Terry admits that even though he has been growing cannabis and fine tuning his own strains as a college student since 2015, he didn’t understand the intricacies of entering the market under the rules put in place by state regulators.
“He never promised me anything,” Terry said of Brodchandel’s support through the process. “But he taught me how to think like an entrepreneur.”
Teaneck resident, scientist and engineer, and aspiring entrepreneur Tony Campbell said Brodchandel’s willingness to help others shows that he “truly wants to make the industry strong in New Jersey.”
“He knows that by nurturing us, and others like us, the cannabis industry in New Jersey will mature,” said Campbell, who received a conditional license from the CRC. He went on to say that if Harmony was given an opportunity to play an even bigger role in the marketplace, Brodchandel will continue to help guide others.
“Shaya knows things, and he’s willing to share that knowledge,” Campbell said. “For those of us trying to get our own starts in the industry, that’s wildly valuable.”
As part of its plan to enter the dual market, Harmony aims to open satellite dispensaries at 95 Hudson St. in Hoboken and 227 Coles St. in Jersey City, which, it said, will be “additional job creators.”
“Through our Social Equity Plan, creating real jobs for New Jersey residents or reinvesting our profits back into the community, Harmony has shown a commitment to the state and people of New Jersey,” Brodchandel explained. “We look forward to expanding our presence at job fairs, and providing additional expungement clinics, reentry support, and mentorship opportunities.”
Before it can begin selling adult-use cannabis, Harmony must secure final approval from the CRC. After applying in July, Harmony executives thought it would receive the green light during the CRC’s Oct. 27 meeting, however the application did not come up for a vote.
Toni-Anne Blake, communications director for the CRC, said, “Board meeting agendas are set by the chair in consultation with staff and Harmony was never on the Oct. 27 agenda.”

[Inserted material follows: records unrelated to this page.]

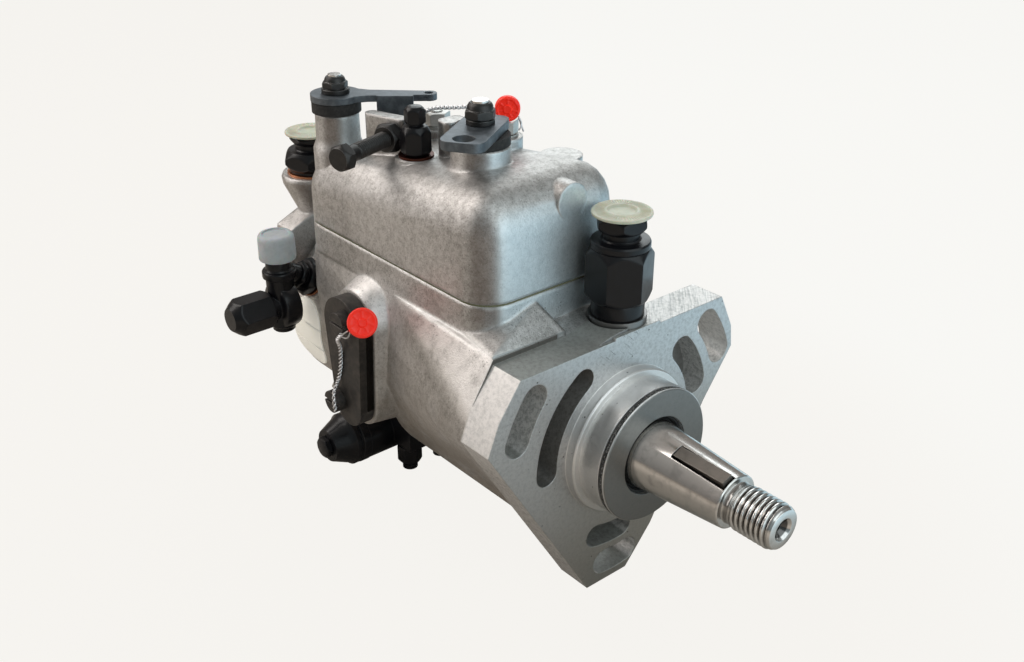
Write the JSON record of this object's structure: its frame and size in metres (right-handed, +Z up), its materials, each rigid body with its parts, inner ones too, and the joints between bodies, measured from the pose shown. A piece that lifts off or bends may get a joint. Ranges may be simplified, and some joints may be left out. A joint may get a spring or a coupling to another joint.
{
  "type": "rotary diesel injection pump",
  "caption": "Flange-mounted rotary diesel injection pump: tapered keyed shaft, cast body, governor cover with throttle and shut-off levers, side outlet, advance unit below.",
  "frame": {"origin": "centre of the mounting flange's front face, on the drive shaft's axis", "axes": "+X out along the tapered drive shaft, +Z up through the governor cover, the levers' inspection plate side at -Y"},
  "size_m": [0.2497, 0.1306, 0.1729],
  "materials": {
    "cast_aluminium": "grainy as-cast skin",
    "black_rubber": "matte",
    "bronze": "satin",
    "ground_steel": "ground",
    "blackened_steel": "black oxide",
    "gloss_black": "gloss black",
    "cream_plastic": "translucent",
    "copper": "dull copper",
    "gasket_fibre": "fibre",
    "zinc_steel": "dull plated",
    "brown_oxide": "oiled oxide",
    "red_plastic": "moulded",
    "bright_wire": "drawn",
    "white_plastic": "milky",
    "cream_label": "satin",
    "spring_steel": "drawn"
  },
  "bodies": {
    "pump": {"pump_housing": "cast_aluminium", "o_rings": "black_rubber", "shaft_oil_seal": "black_rubber", "shaft_bush": "bronze", "hydraulic_head": "ground_steel", "end_plate": "cast_aluminium", "end_plate_screws": "blackened_steel", "transfer_pump_liner": "ground_steel", "inlet_union": "gloss_black", "flange_union": "gloss_black", "union_plugs": "gloss_black", "union_dust_caps": "cream_plastic", "copper_washers": "copper", "governor_cover": "cast_aluminium", "cover_gasket": "gasket_fibre", "cover_nuts": "zinc_steel", "vent_fitting": "gloss_black", "stop_screws": "brown_oxide", "timing_plate": "brown_oxide", "timing_plate_screws": "brown_oxide", "lead_seals": "red_plastic", "seal_wires": "bright_wire", "outlet_adaptor": "gloss_black", "outlet_body": "gloss_black", "outlet_dust_cap": "white_plastic", "outlet_blanking_cap": "gloss_black", "outlet_plugs": "zinc_steel", "nameplate": "cream_label", "advance_housing": "gloss_black", "advance_end_caps": "gloss_black", "advance_studs": "gloss_black", "advance_spring": "spring_steel", "control_bracket": "zinc_steel", "governor_spring": "spring_steel"},
    "drive": {"drive_shaft": "ground_steel", "drive_key": "ground_steel", "weight_cage": "zinc_steel", "distributor_rotor": "ground_steel", "roller_carrier": "ground_steel", "transfer_rotor": "ground_steel"},
    "weight_1": {"flyweight_1": "ground_steel"},
    "weight_2": {"flyweight_2": "ground_steel"},
    "weight_3": {"flyweight_3": "ground_steel"},
    "weight_4": {"flyweight_4": "ground_steel"},
    "sleeve": {"thrust_sleeve": "ground_steel"},
    "shoe_1": {"roller_shoe_1": "ground_steel"},
    "shoe_2": {"roller_shoe_2": "ground_steel"},
    "cam": {"cam_ring": "ground_steel"},
    "advance": {"advance_piston": "ground_steel"},
    "arm": {"governor_arm": "zinc_steel"},
    "link": {"governor_link": "zinc_steel"},
    "meter": {"metering_valve": "ground_steel"},
    "regulator": {"regulating_valve": "ground_steel"},
    "throttle": {"throttle_shaft": "ground_steel", "throttle_lever": "brown_oxide", "throttle_nut": "blackened_steel"},
    "shutoff": {"shutoff_shaft": "ground_steel", "shutoff_lever": "brown_oxide", "shutoff_nut": "blackened_steel"}
  },
  "joints": [
    {"name": "drive_spin", "type": "hinge", "parent": "pump", "child": "drive", "pos_m": [0, 0, 0], "axis": [1, 0, 0], "continuous": true},
    {"name": "sleeve_slide", "type": "slide", "parent": "drive", "child": "sleeve", "axis": [1, 0, 0], "range_m": [0, 0.0032]},
    {"name": "weight_1_swing", "type": "hinge", "parent": "drive", "child": "weight_1", "pos_m": [-0.07, 0, 0.029], "axis": [0, -1, 0], "range_deg": [0, 15.5]},
    {"name": "weight_2_swing", "type": "hinge", "parent": "drive", "child": "weight_2", "pos_m": [-0.07, -0.029, 0], "axis": [0, 0, -1], "range_deg": [0, 15.5]},
    {"name": "weight_3_swing", "type": "hinge", "parent": "drive", "child": "weight_3", "pos_m": [-0.07, 0, -0.029], "axis": [0, 1, 0], "range_deg": [0, 15.5]},
    {"name": "weight_4_swing", "type": "hinge", "parent": "drive", "child": "weight_4", "pos_m": [-0.07, 0.029, 0], "axis": [0, 0, 1], "range_deg": [0, 15.5]},
    {"name": "arm_swing", "type": "hinge", "parent": "pump", "child": "arm", "pos_m": [-0.029, 0, 0.045], "axis": [0, -1, 0], "range_deg": [0, 4.17]},
    {"name": "link_slide", "type": "slide", "parent": "pump", "child": "link", "axis": [-1, 0, 0], "range_m": [0, 0.00154]},
    {"name": "valve_turn", "type": "hinge", "parent": "pump", "child": "meter", "pos_m": [-0.128, -0.014, 0.03], "axis": [0, 0, 1], "range_deg": [0, 15.86]},
    {"name": "shoe_1_slide", "type": "slide", "parent": "drive", "child": "shoe_1", "axis": [0, 0, 1], "range_m": [0, 0.0025]},
    {"name": "shoe_2_slide", "type": "slide", "parent": "drive", "child": "shoe_2", "axis": [0, 0, -1], "range_m": [0, 0.0025]},
    {"name": "cam_turn", "type": "hinge", "parent": "pump", "child": "cam", "pos_m": [-0.118, 0, 0], "axis": [1, 0, 0], "range_deg": [0, 6.5]},
    {"name": "advance_slide", "type": "slide", "parent": "pump", "child": "advance", "axis": [0, 1, 0], "range_m": [0, 0.005], "deforming": ["advance_spring"]},
    {"name": "regulator_slide", "type": "slide", "parent": "pump", "child": "regulator", "axis": [0, 0, 1], "range_m": [0, 0.006]},
    {"name": "throttle_turn", "type": "hinge", "parent": "pump", "child": "throttle", "pos_m": [-0.0555, -0.0185, 0.1], "axis": [0, 0, 1], "range_deg": [0, 45], "deforming": ["governor_spring"]},
    {"name": "shutoff_turn", "type": "hinge", "parent": "pump", "child": "shutoff", "pos_m": [-0.1247, -0.0315, 0.1], "axis": [0, 0, 1], "range_deg": [0, 40]}
  ],
  "couplings": [
    {"joint": "weight_1_swing", "follows": "sleeve_slide", "rad_per_m": 81.812},
    {"joint": "weight_2_swing", "follows": "sleeve_slide", "rad_per_m": 81.812},
    {"joint": "weight_3_swing", "follows": "sleeve_slide", "rad_per_m": 81.812},
    {"joint": "weight_4_swing", "follows": "sleeve_slide", "rad_per_m": 81.812},
    {"joint": "arm_swing", "follows": "sleeve_slide", "rad_per_m": 22.222},
    {"joint": "link_slide", "follows": "sleeve_slide", "ratio": 0.46667},
    {"joint": "valve_turn", "follows": "sleeve_slide", "rad_per_m": 84.849},
    {"joint": "shoe_2_slide", "follows": "shoe_1_slide", "ratio": 1},
    {"joint": "advance_slide", "follows": "cam_turn", "m_per_rad": 0.0438}
  ]
}
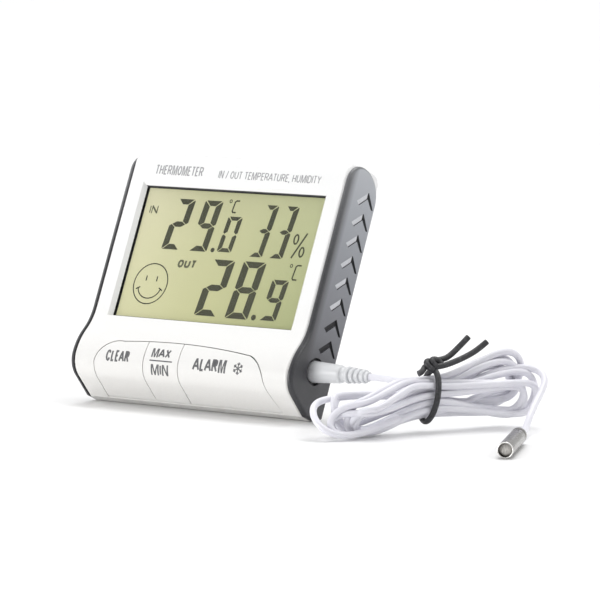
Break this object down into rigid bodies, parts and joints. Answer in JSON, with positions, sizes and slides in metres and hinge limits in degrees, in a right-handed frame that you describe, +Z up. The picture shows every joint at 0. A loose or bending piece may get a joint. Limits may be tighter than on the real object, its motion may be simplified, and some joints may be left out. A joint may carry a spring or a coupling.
{
  "type": "maximum minimum thermometer",
  "caption": "Desktop digital thermometer and humidity gauge with a large display, front keys, fold-out stand and a remote sensor on a tied cord.",
  "frame": {"origin": "centre of the footprint of the leaning case and its open stand, on the table top", "axes": "+X to the right of someone facing the display, -Y out of the display's side, +Z up"},
  "size_m": [0.2258, 0.0849, 0.096],
  "materials": {
    "case_white": "fine satin moulded shell",
    "grip_grey": "fine matte side grip",
    "display_pane": "clear polished pane",
    "display_face": "yellow-green reflective display",
    "contact_rubber": "layered contact strip",
    "circuit_board": "solder-masked board",
    "black_resin": "cured resin drop",
    "switch_black": "plain moulded",
    "sensor_white": "plain moulded",
    "battery_jacket": "printed shrink jacket with no text",
    "contact_steel": "nickel-plated spring steel",
    "wire_red": "insulated wire",
    "screw_steel": "zinc-plated",
    "key_white": "satin key cap with grey lettering",
    "plug_brass": "plated contact pin",
    "cord_white": "soft white vinyl",
    "tie_black": "coated wire tie",
    "probe_steel": "drawn metal sleeve, slightly tarnished"
  },
  "bodies": {
    "case": {"front_cover": "case_white", "rear_cover": "case_white", "side_grip_left": "grip_grey", "side_grip_right": "grip_grey", "lcd_window": "display_pane", "lcd_panel": "display_face", "lcd_rails": "case_white", "zebra_strips": "contact_rubber", "main_board": "circuit_board", "chip_blob": "black_resin", "tact_switches": "switch_black", "buzzer": "switch_black", "humidity_sensor": "sensor_white", "room_thermistor": "black_resin", "jack_socket": "switch_black", "battery_cell": "battery_jacket", "battery_spring": "contact_steel", "battery_plate": "contact_steel", "battery_wires": "wire_red", "case_screws": "screw_steel", "board_screws": "screw_steel"},
    "clear_key": {"clear_key": "key_white"},
    "max_min_key": {"max_min_key": "key_white"},
    "alarm_key": {"alarm_key": "key_white"},
    "unit_key": {"unit_key": "switch_black"},
    "battery_door": {"battery_door": "case_white"},
    "kickstand": {"kickstand": "case_white"},
    "sensor_lead": {"plug_barrel": "cord_white", "plug_pin": "plug_brass", "plug_boot": "cord_white", "cord_lead": "cord_white", "cord_hank": "cord_white", "cord_tail": "cord_white", "twist_tie": "tie_black", "probe_sleeve": "probe_steel"}
  },
  "joints": [
    {"name": "clear_press", "type": "slide", "parent": "case", "child": "clear_key", "axis": [0, 0.9157, -0.4019], "range_m": [0, 0.0008], "stiffness_N_per_m": 800, "springref_m": -0.0008},
    {"name": "max_min_press", "type": "slide", "parent": "case", "child": "max_min_key", "axis": [0, 0.9157, -0.4019], "range_m": [0, 0.0008], "stiffness_N_per_m": 800, "springref_m": -0.0008},
    {"name": "alarm_press", "type": "slide", "parent": "case", "child": "alarm_key", "axis": [0, 0.9157, -0.4019], "range_m": [0, 0.0008], "stiffness_N_per_m": 800, "springref_m": -0.0008},
    {"name": "unit_press", "type": "slide", "parent": "case", "child": "unit_key", "axis": [0, -0.9157, 0.4019], "range_m": [0, 0.0006], "stiffness_N_per_m": 800, "springref_m": -0.0006},
    {"name": "door_swing", "type": "hinge", "parent": "case", "child": "battery_door", "pos_m": [-0.0375, 0.01819, 0.06258], "axis": [1, 0, 0], "range_deg": [0, 80]},
    {"name": "stand_fold", "type": "hinge", "parent": "case", "child": "kickstand", "pos_m": [0, 0.01305, 0.05572], "axis": [1, 0, 0], "range_deg": [-35.7, 0]},
    {"name": "plug_pull", "type": "slide", "parent": "case", "child": "sensor_lead", "axis": [1, 0, 0], "range_m": [0, 0.018]}
  ]
}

During the meeting, the five member-CRC granted Curaleaf, New Jersey’s largest cannabis grower, permission to begin adult-use sales at its Bordentown location.
The board also approved 297 conditional licenses, bringing the total number of such permits issued since March up to 801. And, the state signed off on the first 18 annual adult-use cannabis business licenses – 10 of which were conversion applications to annual licenses and eight annual license applications.
“This is a special milestone for the commission and for New Jersey’s new legalized industry. With the awarding of eight cultivation licenses and three manufacturing licenses we are setting good groundwork for New Jersey’s cannabis market,” said CRC Chairwoman Dianna Houenou. “We hope to see these facilities up and running as soon as possible to be local Garden State suppliers to the retailers who also got their annuals today and the others that will be licensed in the future.”
Additionally, the CRC voted to extend the length of time for certain conditional licensees to apply for conversion to an annual license and will now allow up to two 45-day periods.
It also increased the Social Equity Excise Fee that cultivators will pay for 2023 to $1.52 per ounce, up from $1.10 per ounce.
Following the meeting, Brodchandel said, “While Harmony congratulates all the new awardees, we are also disappointed that the CRC failed to act on our expanded ATC certification to enter the adult-use market as the first nonprofit N.J.-based operator.”